4. Par une décision du 22 décembre 2023, le Conseil d'Etat, saisi en référé sur le fondement de l'article R. 557-3 du code de justice administrative, estimant qu'il appartenait aux seules juridictions de l'ordre judiciaire de connaître de ces demandes, a sursis à statuer et a renvoyé au Tribunal des conflits le soin de décider sur la question de compétence, en application de l'article 32 du décret du 27 février 2015.
5. Aux termes de l'article L. 463-4 du code de commerce : " Sauf dans les cas où la communication ou la consultation de ces documents est nécessaire à l'exercice des droits de la défense d'une partie mise en cause, le rapporteur général de l'Autorité de la concurrence peut refuser à une partie la communication ou la consultation de pièces ou de certains éléments contenus dans ces pièces mettant en jeu le secret des affaires d'autres personnes. Dans ce cas, une version non confidentielle et un résumé des pièces ou éléments en cause lui sont accessibles. [...] ". Aux termes de l'article L. 464-8-1 du code de commerce : " Les décisions prises par le rapporteur général de l'Autorité de la concurrence en application de l'article L. 463-4 de refuser la protection du secret des affaires ou de lever la protection accordée peuvent faire l'objet d'un recours en réformation ou en annulation devant le premier président de la cour d'appel de Paris ou son délégué. "

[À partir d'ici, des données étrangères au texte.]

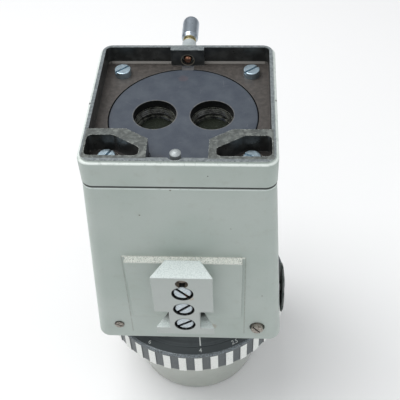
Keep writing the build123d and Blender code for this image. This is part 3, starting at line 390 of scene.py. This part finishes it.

6. Le litige né de demandes tendant à ce qu'il soit enjoint à l'Autorité de la concurrence, d'une part, de solliciter d'une société à laquelle ont été communiqués à l'appui d'une notification de griefs des éléments ayant fait l'objet de décisions du rapporteur général de l'Autorité de lever la protection au titre du secret des affaires, qu'elle détruise ou restitue les documents litigieux, d'autre part, de s'abstenir de toute nouvelle communication d'éléments protégés par ce secret, n'est pas dissociable de la contestation des décisions du rapporteur général prises au cours de l'instruction de refuser ou de lever cette protection, dont le contentieux relève du premier président de la cour d'appel de Paris en vertu de l'article L. 464-8-1 du code de commerce.
7. Le litige ressortit, par conséquent, à la compétence de la juridiction judiciaire.
D E C I D E :
--------------
Article 1er : La juridiction judiciaire est compétente pour connaître des demandes formées par les sociétés JCDecaux et autres.
Article 2 : L'arrêt de la cour d'appel de Paris du 15 juin 2023 est déclaré nul et non avenu. La cause et les parties sont renvoyées devant cette juridiction.
Article 3 : La procédure suivie devant le Conseil d'Etat est déclarée nulle et non avenue, à l'exception de la décision rendue le 22 décembre 2023 par le Conseil d'Etat.
Article 4 : La présente décision sera notifiée aux sociétés JCDecaux et autres, à l'Autorité de la concurrence et au ministre de l'économie et des finances.